--- LISTED RECORDS ---

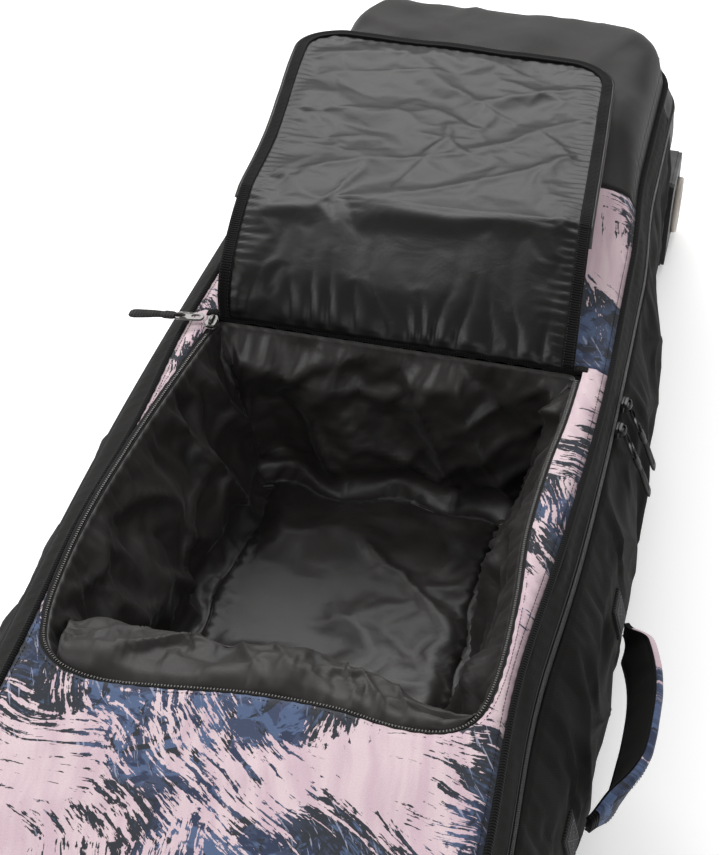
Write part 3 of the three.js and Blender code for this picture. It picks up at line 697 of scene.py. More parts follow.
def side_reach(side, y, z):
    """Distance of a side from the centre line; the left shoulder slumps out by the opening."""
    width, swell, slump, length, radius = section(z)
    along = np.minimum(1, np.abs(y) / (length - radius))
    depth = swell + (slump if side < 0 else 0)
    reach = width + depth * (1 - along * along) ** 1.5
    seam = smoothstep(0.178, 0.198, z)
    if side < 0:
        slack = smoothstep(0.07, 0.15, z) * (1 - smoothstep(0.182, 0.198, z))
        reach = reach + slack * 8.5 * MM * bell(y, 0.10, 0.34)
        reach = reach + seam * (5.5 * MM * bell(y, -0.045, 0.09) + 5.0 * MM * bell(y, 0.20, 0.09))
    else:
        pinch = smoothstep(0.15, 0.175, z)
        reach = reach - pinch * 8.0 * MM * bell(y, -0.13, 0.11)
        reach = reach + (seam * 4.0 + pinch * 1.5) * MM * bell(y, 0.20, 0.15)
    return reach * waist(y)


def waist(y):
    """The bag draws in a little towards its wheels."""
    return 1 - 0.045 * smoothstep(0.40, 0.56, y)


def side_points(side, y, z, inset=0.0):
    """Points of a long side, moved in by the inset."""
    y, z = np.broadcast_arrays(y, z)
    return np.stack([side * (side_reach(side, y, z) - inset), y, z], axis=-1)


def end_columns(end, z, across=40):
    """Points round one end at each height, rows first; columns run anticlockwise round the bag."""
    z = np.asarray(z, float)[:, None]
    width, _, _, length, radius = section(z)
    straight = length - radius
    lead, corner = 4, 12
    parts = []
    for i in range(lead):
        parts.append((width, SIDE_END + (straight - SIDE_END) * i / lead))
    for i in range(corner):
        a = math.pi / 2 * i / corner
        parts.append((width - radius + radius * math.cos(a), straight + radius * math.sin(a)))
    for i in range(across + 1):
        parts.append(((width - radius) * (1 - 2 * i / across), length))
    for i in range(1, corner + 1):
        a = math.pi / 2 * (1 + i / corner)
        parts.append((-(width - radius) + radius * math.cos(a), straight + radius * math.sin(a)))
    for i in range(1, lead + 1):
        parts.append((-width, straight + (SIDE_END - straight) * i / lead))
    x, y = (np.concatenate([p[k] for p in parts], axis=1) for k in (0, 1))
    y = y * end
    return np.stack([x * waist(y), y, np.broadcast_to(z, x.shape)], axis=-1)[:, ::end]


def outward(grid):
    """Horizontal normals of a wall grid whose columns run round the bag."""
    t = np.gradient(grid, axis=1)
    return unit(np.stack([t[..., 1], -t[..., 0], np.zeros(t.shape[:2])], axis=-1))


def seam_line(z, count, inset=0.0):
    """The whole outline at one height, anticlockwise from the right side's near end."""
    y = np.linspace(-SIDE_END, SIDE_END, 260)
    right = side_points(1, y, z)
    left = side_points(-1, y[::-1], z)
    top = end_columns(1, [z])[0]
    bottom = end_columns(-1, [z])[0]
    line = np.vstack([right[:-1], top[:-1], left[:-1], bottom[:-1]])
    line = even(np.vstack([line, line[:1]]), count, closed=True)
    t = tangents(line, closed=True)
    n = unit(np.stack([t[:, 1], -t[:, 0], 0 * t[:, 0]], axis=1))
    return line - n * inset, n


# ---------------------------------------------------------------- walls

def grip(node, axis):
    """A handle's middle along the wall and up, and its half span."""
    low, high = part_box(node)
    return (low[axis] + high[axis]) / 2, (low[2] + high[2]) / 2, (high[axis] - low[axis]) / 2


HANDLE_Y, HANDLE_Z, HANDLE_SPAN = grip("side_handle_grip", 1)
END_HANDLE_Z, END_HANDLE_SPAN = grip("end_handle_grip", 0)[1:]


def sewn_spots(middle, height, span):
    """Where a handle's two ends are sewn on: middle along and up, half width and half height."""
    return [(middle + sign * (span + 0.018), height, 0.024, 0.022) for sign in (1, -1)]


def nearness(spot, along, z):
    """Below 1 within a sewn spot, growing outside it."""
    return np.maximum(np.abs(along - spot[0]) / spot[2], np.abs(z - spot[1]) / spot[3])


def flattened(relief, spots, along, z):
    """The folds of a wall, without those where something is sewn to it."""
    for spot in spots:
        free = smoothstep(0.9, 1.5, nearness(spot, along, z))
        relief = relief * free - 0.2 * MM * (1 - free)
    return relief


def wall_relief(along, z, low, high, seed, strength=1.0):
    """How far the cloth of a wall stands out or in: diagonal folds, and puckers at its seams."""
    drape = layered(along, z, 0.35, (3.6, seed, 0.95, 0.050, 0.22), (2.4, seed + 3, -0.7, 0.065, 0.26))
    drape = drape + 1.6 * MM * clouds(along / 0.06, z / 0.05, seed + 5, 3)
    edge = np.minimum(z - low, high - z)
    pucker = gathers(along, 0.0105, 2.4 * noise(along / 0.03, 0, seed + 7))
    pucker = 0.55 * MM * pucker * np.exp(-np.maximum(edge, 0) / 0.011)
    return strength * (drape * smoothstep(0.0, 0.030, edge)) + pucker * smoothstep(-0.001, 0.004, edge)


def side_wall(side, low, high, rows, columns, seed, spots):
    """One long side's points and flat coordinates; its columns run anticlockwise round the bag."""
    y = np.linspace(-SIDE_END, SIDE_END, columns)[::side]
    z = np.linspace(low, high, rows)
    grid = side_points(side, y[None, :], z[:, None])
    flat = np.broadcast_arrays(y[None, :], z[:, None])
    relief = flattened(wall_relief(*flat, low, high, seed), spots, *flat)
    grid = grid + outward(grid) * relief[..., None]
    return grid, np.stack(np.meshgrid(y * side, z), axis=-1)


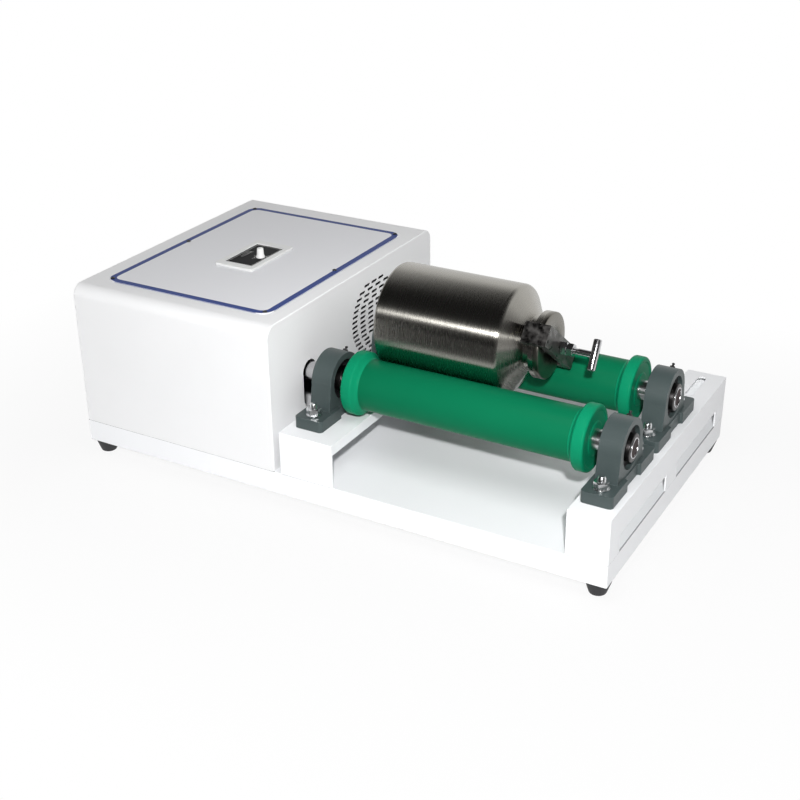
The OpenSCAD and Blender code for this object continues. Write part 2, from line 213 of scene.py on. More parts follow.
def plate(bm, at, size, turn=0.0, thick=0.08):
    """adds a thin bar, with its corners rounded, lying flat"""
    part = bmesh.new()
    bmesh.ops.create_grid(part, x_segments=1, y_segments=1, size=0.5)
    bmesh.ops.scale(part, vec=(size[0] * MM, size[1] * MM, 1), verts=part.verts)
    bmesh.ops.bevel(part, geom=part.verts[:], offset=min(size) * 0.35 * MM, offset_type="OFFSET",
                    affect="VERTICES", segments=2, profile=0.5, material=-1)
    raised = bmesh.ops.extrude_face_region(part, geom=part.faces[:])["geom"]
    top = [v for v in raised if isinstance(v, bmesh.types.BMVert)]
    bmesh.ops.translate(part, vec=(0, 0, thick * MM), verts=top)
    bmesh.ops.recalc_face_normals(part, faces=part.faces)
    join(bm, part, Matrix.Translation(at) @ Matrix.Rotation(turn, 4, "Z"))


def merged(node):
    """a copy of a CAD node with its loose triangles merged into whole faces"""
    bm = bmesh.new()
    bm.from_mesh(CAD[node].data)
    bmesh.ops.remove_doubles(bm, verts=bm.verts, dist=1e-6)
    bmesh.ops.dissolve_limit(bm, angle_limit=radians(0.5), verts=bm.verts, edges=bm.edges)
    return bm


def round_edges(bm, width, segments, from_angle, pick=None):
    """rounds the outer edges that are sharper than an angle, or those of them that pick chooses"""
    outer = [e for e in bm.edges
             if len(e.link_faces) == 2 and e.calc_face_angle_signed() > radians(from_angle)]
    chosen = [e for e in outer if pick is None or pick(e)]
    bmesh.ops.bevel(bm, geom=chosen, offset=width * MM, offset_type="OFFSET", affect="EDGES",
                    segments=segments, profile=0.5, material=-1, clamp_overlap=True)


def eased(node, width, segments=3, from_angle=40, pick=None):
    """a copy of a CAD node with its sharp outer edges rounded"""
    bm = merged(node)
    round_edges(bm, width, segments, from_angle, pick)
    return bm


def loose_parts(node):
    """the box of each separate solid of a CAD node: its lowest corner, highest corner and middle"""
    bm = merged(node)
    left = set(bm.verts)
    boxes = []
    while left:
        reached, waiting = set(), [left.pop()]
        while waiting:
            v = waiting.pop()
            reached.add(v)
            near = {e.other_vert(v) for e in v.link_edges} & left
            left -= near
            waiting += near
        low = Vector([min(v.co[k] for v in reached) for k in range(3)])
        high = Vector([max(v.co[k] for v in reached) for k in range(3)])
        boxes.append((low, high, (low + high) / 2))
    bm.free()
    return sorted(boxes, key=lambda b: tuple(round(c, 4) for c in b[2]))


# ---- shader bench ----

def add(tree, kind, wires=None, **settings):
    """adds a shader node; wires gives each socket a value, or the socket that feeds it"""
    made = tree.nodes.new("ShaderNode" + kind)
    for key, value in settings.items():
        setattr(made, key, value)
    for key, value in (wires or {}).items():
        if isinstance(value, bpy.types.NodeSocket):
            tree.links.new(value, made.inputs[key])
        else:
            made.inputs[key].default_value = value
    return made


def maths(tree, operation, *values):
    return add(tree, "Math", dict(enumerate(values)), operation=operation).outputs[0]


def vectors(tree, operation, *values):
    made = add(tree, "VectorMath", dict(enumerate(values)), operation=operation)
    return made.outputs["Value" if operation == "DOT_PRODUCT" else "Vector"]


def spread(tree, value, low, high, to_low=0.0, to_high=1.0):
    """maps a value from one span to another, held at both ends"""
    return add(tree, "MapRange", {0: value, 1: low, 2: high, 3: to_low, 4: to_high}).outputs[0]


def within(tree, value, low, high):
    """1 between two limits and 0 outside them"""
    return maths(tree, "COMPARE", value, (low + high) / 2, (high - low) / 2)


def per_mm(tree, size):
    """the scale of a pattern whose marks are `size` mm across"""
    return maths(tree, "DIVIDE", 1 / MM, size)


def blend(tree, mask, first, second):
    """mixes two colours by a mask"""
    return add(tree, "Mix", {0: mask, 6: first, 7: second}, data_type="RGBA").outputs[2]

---

**PROBLEM DESCRIPTION**
Starting with the first line of the data above, copy each line exactly until you reach the line with "return np.stack([side *"; include that line as well.

**TASK ANSWER**
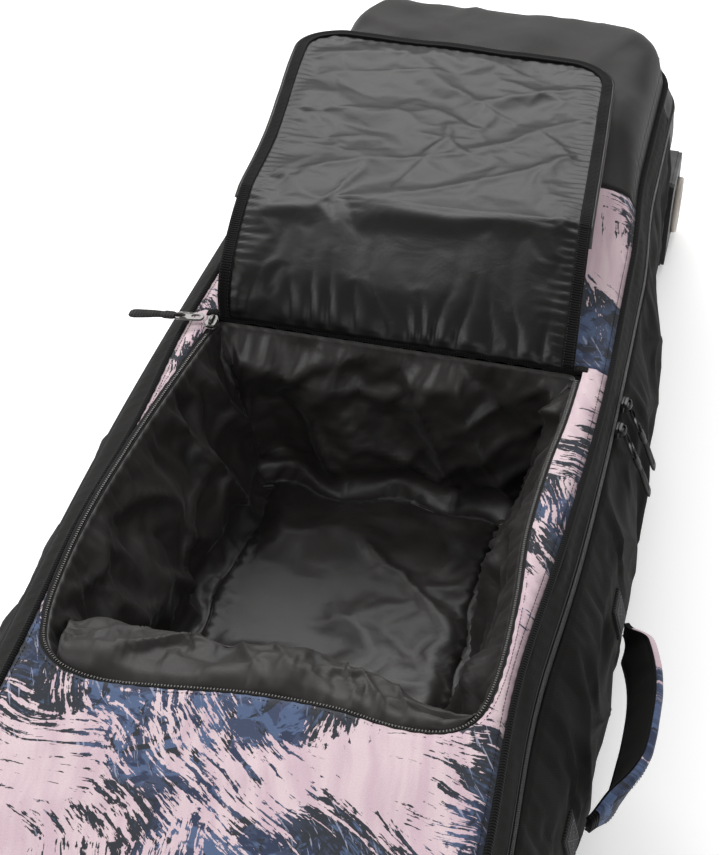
Write part 3 of the three.js and Blender code for this picture. It picks up at line 697 of scene.py. More parts follow.
def side_reach(side, y, z):
    """Distance of a side from the centre line; the left shoulder slumps out by the opening."""
    width, swell, slump, length, radius = section(z)
    along = np.minimum(1, np.abs(y) / (length - radius))
    depth = swell + (slump if side < 0 else 0)
    reach = width + depth * (1 - along * along) ** 1.5
    seam = smoothstep(0.178, 0.198, z)
    if side < 0:
        slack = smoothstep(0.07, 0.15, z) * (1 - smoothstep(0.182, 0.198, z))
        reach = reach + slack * 8.5 * MM * bell(y, 0.10, 0.34)
        reach = reach + seam * (5.5 * MM * bell(y, -0.045, 0.09) + 5.0 * MM * bell(y, 0.20, 0.09))
    else:
        pinch = smoothstep(0.15, 0.175, z)
        reach = reach - pinch * 8.0 * MM * bell(y, -0.13, 0.11)
        reach = reach + (seam * 4.0 + pinch * 1.5) * MM * bell(y, 0.20, 0.15)
    return reach * waist(y)


def waist(y):
    """The bag draws in a little towards its wheels."""
    return 1 - 0.045 * smoothstep(0.40, 0.56, y)


def side_points(side, y, z, inset=0.0):
    """Points of a long side, moved in by the inset."""
    y, z = np.broadcast_arrays(y, z)
    return np.stack([side * (side_reach(side, y, z) - inset), y, z], axis=-1)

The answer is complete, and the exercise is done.